No, it doesn’t make much sense to me, either. It is yet one more bizarre economic statistic to have come out of this crisis. Among the others is the huge drop in corporate bankruptcies, which were at their lowest level last year since 1989. Then there is the official unemployment rate. While it has risen by 1.3 per cent over the past 12 months, does anyone really think that an unemployment rate of 5.1 per cent accurately reflects the economic turmoil of the past year?
The reality is that we have never had so many people standing idle in recorded economic history. While the official unemployment rate has risen by a quarter, the ‘claimant count’ – the number of people claiming unemployment benefits – has more than doubled over the past year to 2.6 million. Add to them the 1.85 million males and 1.88 females who were furloughed on 31 December you get a more realistic figure for unemployment of around 6.3 million, twice as many as during the deep 1980s recession. And that was before the most recent lockdown began.

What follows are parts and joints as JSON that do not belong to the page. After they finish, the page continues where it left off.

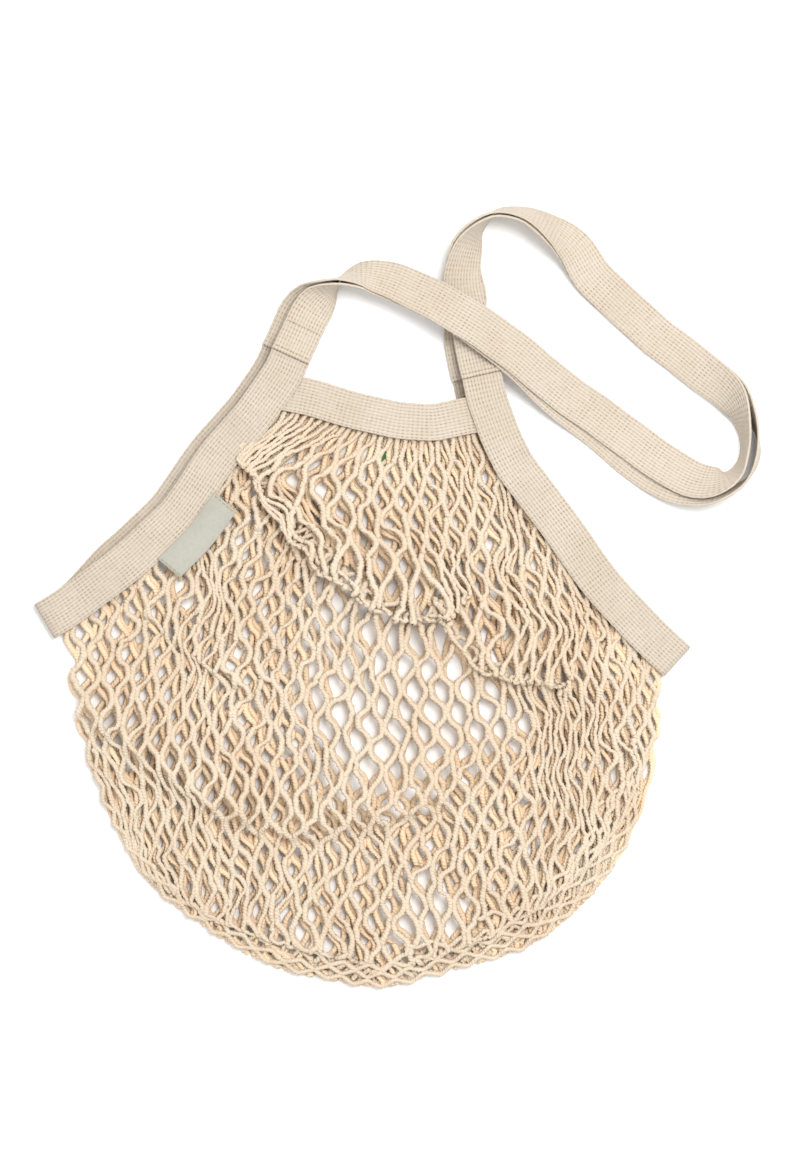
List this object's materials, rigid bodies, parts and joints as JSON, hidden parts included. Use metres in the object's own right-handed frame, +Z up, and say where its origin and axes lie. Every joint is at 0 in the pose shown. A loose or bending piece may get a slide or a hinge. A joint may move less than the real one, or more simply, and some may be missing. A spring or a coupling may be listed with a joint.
{
  "type": "string shopping bag",
  "caption": "Knitted cotton net bag with woven tape bands at the mouth and two long tape shoulder handles, lying flat with the handles laid over to one side.",
  "frame": {"origin": "centre of the footprint at floor level", "axes": "+Z up from the floor it lies on, +Y from the net's lower fold towards the mouth and handles, +X towards the right of the front"},
  "size_m": [0.4668, 0.5018, 0.027],
  "materials": {
    "net": "matte knitted cotton",
    "tape": "matte woven cotton",
    "label": "smooth satin tape",
    "care_label": "smooth satin tape"
  },
  "bodies": {
    "root": {"net_body": "net", "front_band": "tape", "back_band": "tape", "left_side_band": "tape", "right_side_band": "tape", "front_handle": "tape", "back_handle": "tape", "label": "label", "care_label": "care_label"}
  },
  "joints": []
}
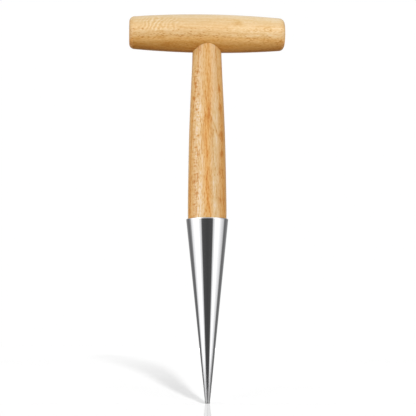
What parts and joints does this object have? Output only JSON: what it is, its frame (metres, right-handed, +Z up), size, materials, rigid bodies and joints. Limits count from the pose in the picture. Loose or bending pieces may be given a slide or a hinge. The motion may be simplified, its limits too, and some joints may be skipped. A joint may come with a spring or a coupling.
{
  "type": "bulb planter",
  "caption": "T-handled dibber for planting bulbs: turned beech crossbar and shaft over a hollow polished steel cone with a flat tip.",
  "frame": {"origin": "middle of the flat tip, the lowest point with the tool upright", "axes": "+Z up the shaft to the crossbar, X along the crossbar, +Y across it towards the side with the nail"},
  "size_m": [0.1124, 0.0302, 0.28],
  "materials": {
    "crossbar": "clear satin lacquer on beech, grain along the bar",
    "crossbar_plug": "clear satin lacquer on beech, end grain up",
    "screw": "zinc plated",
    "wood_glue": "cured wood glue",
    "shaft": "clear satin lacquer on beech, grain along the shaft",
    "steel_cone": "stainless steel, mirror polished",
    "epoxy": "cured epoxy",
    "pin": "stainless steel nail"
  },
  "bodies": {
    "root": {"crossbar": "crossbar", "crossbar_plug": "crossbar_plug", "crossbar_screw": "screw", "crossbar_glue": "wood_glue", "shaft": "shaft", "steel_cone": "steel_cone", "cone_epoxy": "epoxy", "cone_pin": "pin"}
  },
  "joints": []
}
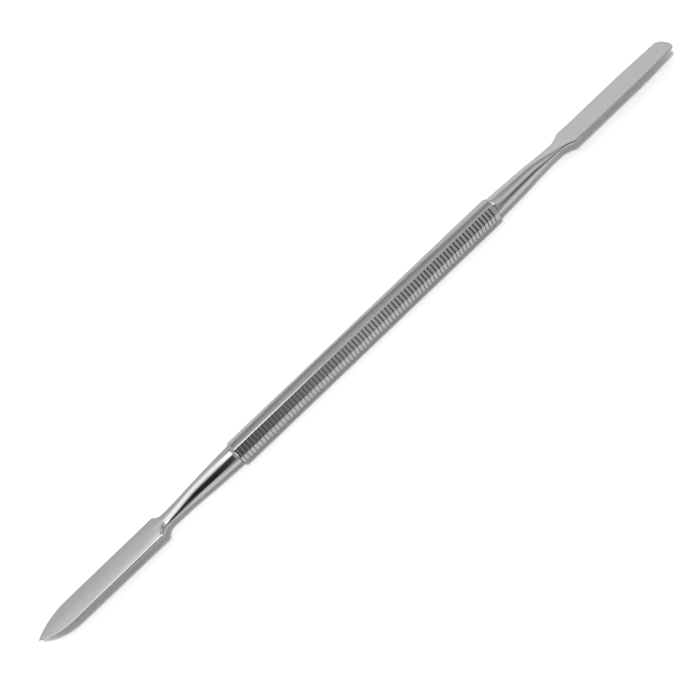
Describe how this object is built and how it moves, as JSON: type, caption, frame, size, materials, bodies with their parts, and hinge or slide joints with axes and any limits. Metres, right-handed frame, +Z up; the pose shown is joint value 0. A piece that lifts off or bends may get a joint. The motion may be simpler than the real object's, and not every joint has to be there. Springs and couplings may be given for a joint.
{
  "type": "cuticle pusher",
  "caption": "Slim double-ended steel hand tool: octagonal grooved handle, tapered necks, a flat pointed blade at one end and a flat square-tipped blade at the other.",
  "frame": {"origin": "under the middle of the whole tool, on the level surface that it lies on", "axes": "+X along the tool towards the square blade, +Z up with the tool lying on one corner of its handle, its blades' lower edges just clear of the surface; the blades' upper faces lean towards +Y"},
  "size_m": [0.1722, 0.0054, 0.0053],
  "materials": {
    "handle_steel": "bright drawn stainless steel with cut cross grooves",
    "blade_steel": "polished stainless steel necks with satin-ground blades"
  },
  "bodies": {
    "root": {"handle": "handle_steel", "pointed_end": "blade_steel", "square_end": "blade_steel"}
  },
  "joints": []
}
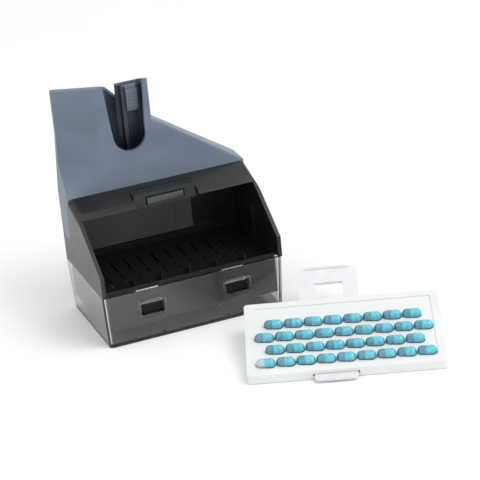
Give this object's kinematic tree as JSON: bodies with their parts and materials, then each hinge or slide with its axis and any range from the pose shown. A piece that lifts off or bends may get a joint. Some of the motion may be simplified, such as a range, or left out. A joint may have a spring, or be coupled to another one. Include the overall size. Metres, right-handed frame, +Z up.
{
  "type": "capsule filler",
  "caption": "Hand-operated capsule filler: a clear powder base, a black loading bin, a grey hood with a notched filling neck, and a separate sloping capsule rack with a sliding gate.",
  "frame": {"origin": "centre of the clear base's underside, on the table", "axes": "+X along the unit's front to the right, +Y towards its back, +Z up"},
  "size_m": [0.2325, 0.248, 0.177],
  "materials": {
    "clear_plastic": "clear, lightly smoked, polished",
    "black_plastic": "satin moulded",
    "charcoal_plastic": "fine moulded texture",
    "smoked_gloss": "polished",
    "spring_steel": "bare spring steel",
    "blue_grey_plastic": "satin moulded",
    "dark_grey_plastic": "fine moulded texture",
    "grey_plastic": "fine moulded texture",
    "screw_steel": "zinc plated",
    "white_plastic": "satin moulded",
    "frosted_plastic": "frosted",
    "capsule_body_teal": "hard gelatin shell",
    "capsule_cap_teal": "hard gelatin shell"
  },
  "bodies": {
    "base": {"clear_base": "clear_plastic"},
    "bin": {"bin_shell": "black_plastic", "bin_floor": "black_plastic", "back_panel": "charcoal_plastic", "latch_frame": "black_plastic", "latch_spring": "spring_steel"},
    "hook_left": {"snap_hook_left": "black_plastic"},
    "hook_right": {"snap_hook_right": "black_plastic"},
    "latch": {"latch_button": "smoked_gloss"},
    "hood": {"hood_shell": "blue_grey_plastic", "neck_divider": "dark_grey_plastic", "guide_rails": "dark_grey_plastic", "rear_cover": "blue_grey_plastic", "cover_screws": "screw_steel"},
    "slider": {"feed_slider": "grey_plastic", "slider_grip": "grey_plastic"},
    "rack": {"rack_plate": "white_plastic", "rack_frame": "white_plastic", "gate_rail_left": "white_plastic", "gate_rail_right": "white_plastic", "gate_rail_screws": "screw_steel", "capsule_bodies": "capsule_body_teal", "capsule_caps": "capsule_cap_teal"},
    "gate": {"gate_plate": "frosted_plastic"}
  },
  "joints": [
    {"name": "bin_lift", "type": "slide", "parent": "base", "child": "bin", "axis": [0, 0, 1], "range_m": [0, 0.06]},
    {"name": "hook_left_flex", "type": "hinge", "parent": "bin", "child": "hook_left", "pos_m": [-0.034, -0.0399, 0.0175], "axis": [-1, 0, 0], "range_deg": [0, 4], "stiffness_Nm_per_rad": 0.4},
    {"name": "hook_right_flex", "type": "hinge", "parent": "bin", "child": "hook_right", "pos_m": [0.034, -0.0399, 0.0175], "axis": [-1, 0, 0], "range_deg": [0, 4], "stiffness_Nm_per_rad": 0.4},
    {"name": "latch_press", "type": "slide", "parent": "bin", "child": "latch", "axis": [0, 1, 0], "range_m": [0, 0.003], "stiffness_N_per_m": 400},
    {"name": "hood_lift", "type": "slide", "parent": "bin", "child": "hood", "axis": [0, 0, 1], "range_m": [0, 0.04]},
    {"name": "slider_feed", "type": "slide", "parent": "hood", "child": "slider", "axis": [0, 0, -1], "range_m": [0, 0.028]},
    {"name": "rack_lift", "type": "slide", "parent": "base", "child": "rack", "axis": [0, 0, 1], "range_m": [0, 0.05]},
    {"name": "gate_slide", "type": "slide", "parent": "rack", "child": "gate", "axis": [0.3513, 0.9152, 0.1977], "range_m": [0, 0.0074]}
  ]
}
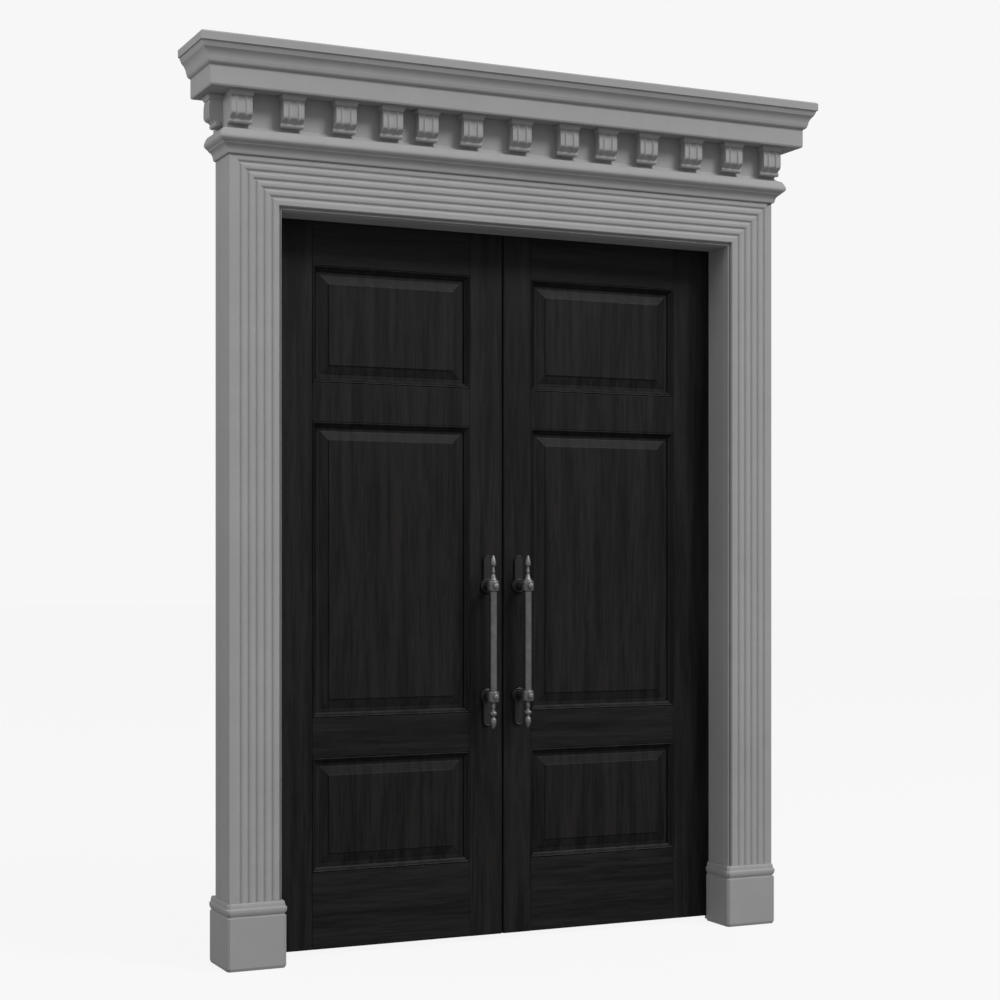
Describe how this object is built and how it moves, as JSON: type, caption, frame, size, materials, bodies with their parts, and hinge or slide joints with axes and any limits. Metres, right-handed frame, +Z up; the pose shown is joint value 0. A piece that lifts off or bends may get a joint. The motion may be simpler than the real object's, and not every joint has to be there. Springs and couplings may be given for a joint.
{
  "type": "door surround",
  "caption": "Classical stone door surround with a banded architrave, plinths and a bracketed cornice, holding a pair of dark panelled doors with long pull handles.",
  "frame": {"origin": "centre of the overall footprint at the underside of the plinths", "axes": "+X to the right along the front as seen from outside, +Y back into the wall, +Z up"},
  "size_m": [2.152, 0.322, 2.8426],
  "materials": {
    "stone": "smooth matt grey cast stone",
    "dark_wood": "dark stained wood with a low sheen",
    "iron": "dark burnished iron"
  },
  "bodies": {
    "surround": {"plinth_left": "stone", "plinth_right": "stone", "architrave_leg_left": "stone", "architrave_leg_right": "stone", "architrave_head": "stone", "lining_left": "stone", "lining_right": "stone", "lining_head": "stone", "frieze_course": "stone", "cornice": "stone", "bracket_01": "stone", "bracket_02": "stone", "bracket_03": "stone", "bracket_04": "stone", "bracket_05": "stone", "bracket_06": "stone", "bracket_07": "stone", "bracket_08": "stone", "bracket_09": "stone", "bracket_10": "stone", "bracket_11": "stone", "bracket_12": "stone", "bracket_13": "stone", "bracket_return_left": "stone", "bracket_return_right": "stone"},
    "left_leaf": {"left_hinge_stile": "dark_wood", "left_meeting_stile": "dark_wood", "left_bottom_rail": "dark_wood", "left_lock_rail": "dark_wood", "left_upper_rail": "dark_wood", "left_top_rail": "dark_wood", "left_low_panel": "dark_wood", "left_tall_panel": "dark_wood", "left_top_panel": "dark_wood", "left_low_moulding": "dark_wood", "left_tall_moulding": "dark_wood", "left_top_moulding": "dark_wood", "left_upper_handle_mount": "iron", "left_lower_handle_mount": "iron", "left_handle_bar": "iron", "left_lower_hinge": "iron", "left_upper_hinge": "iron"},
    "right_leaf": {"right_hinge_stile": "dark_wood", "right_meeting_stile": "dark_wood", "right_bottom_rail": "dark_wood", "right_lock_rail": "dark_wood", "right_upper_rail": "dark_wood", "right_top_rail": "dark_wood", "right_low_panel": "dark_wood", "right_tall_panel": "dark_wood", "right_top_panel": "dark_wood", "right_low_moulding": "dark_wood", "right_tall_moulding": "dark_wood", "right_top_moulding": "dark_wood", "right_upper_handle_mount": "iron", "right_lower_handle_mount": "iron", "right_handle_bar": "iron", "right_lower_hinge": "iron", "right_upper_hinge": "iron"}
  },
  "joints": [
    {"name": "left_leaf_hinge", "type": "hinge", "parent": "surround", "child": "left_leaf", "pos_m": [-0.7965, 0.155, 1.178], "axis": [0, 0, 1], "range_deg": [0, 95]},
    {"name": "right_leaf_hinge", "type": "hinge", "parent": "surround", "child": "right_leaf", "pos_m": [0.7965, 0.155, 1.178], "axis": [0, 0, -1], "range_deg": [0, 95]}
  ]
}
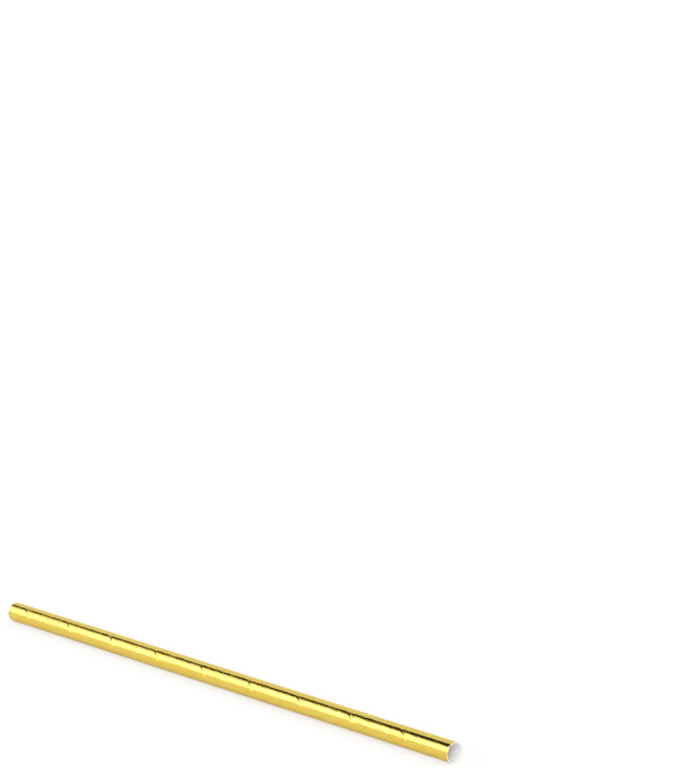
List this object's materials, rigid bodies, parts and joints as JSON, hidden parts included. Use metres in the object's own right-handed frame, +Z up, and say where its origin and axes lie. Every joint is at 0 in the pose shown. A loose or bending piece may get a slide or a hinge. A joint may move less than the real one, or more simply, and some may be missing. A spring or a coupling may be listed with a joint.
{
  "type": "foil-faced paper drinking straw",
  "caption": "Straight open paper drinking straw, lying on its side: a white wound tube in a glossy gold foil face, with a fine spiral seam and ends cut square.",
  "frame": {"origin": "on the surface that the straw lies on, under the middle of its length", "axes": "+X along the straw's axis, +Z up, +Y square to the straw in the plane of the surface; the seam is a right-handed helix about +X"},
  "size_m": [0.197, 0.006, 0.006],
  "materials": {
    "white_paper": "uncoated white paper, matte, with faintly fibrous cut ends",
    "gold_foil": "gloss"
  },
  "bodies": {
    "root": {"paper_tube": "white_paper", "foil_wrap": "gold_foil"}
  },
  "joints": []
}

How many of these jobs will return? Who knows, but it is improbable that all furloughed workers will merrily return to work once restrictions have been lifted. In many cases the pandemic will have caused a permanent shift in the economy so as to squeeze their jobs into oblivion. For their employers to put them into furlough – where they receive 80 per cent of their salary, up to £2500 a month – may seem like an act of kindness, but it comes at the price of giving people false hopes. All the time that would have been put into retraining and looking for new opportunities has gone on watching Netflix instead.
As for that sharp increase in average pay, that gives you a clue as to who has fared the worst in the economic crisis. The average has risen because it has been the low-paid who have disproportionately been losing their jobs. Many in secure, especially public sector employment, who have been able to work from home, have been able to sail through the crisis with their earnings and pensions unscathed. It is the waiters, the shop assistants, meanwhile, who have been losing their jobs. Job losses have been especially high, too, among the young. Even before the crisis, many felt they were at the wrong end of intergenerational unfairness. That has been exaggerated by the pandemic, thanks both to the jobs market and house prices which, perversely, have grown over the past 12 months.
But we won’t see the full scale of the damage until the furlough scheme is finally withdrawn (if it ever is) and we can see the raw statistics for unemployment. My guess is that they are not going to be pretty.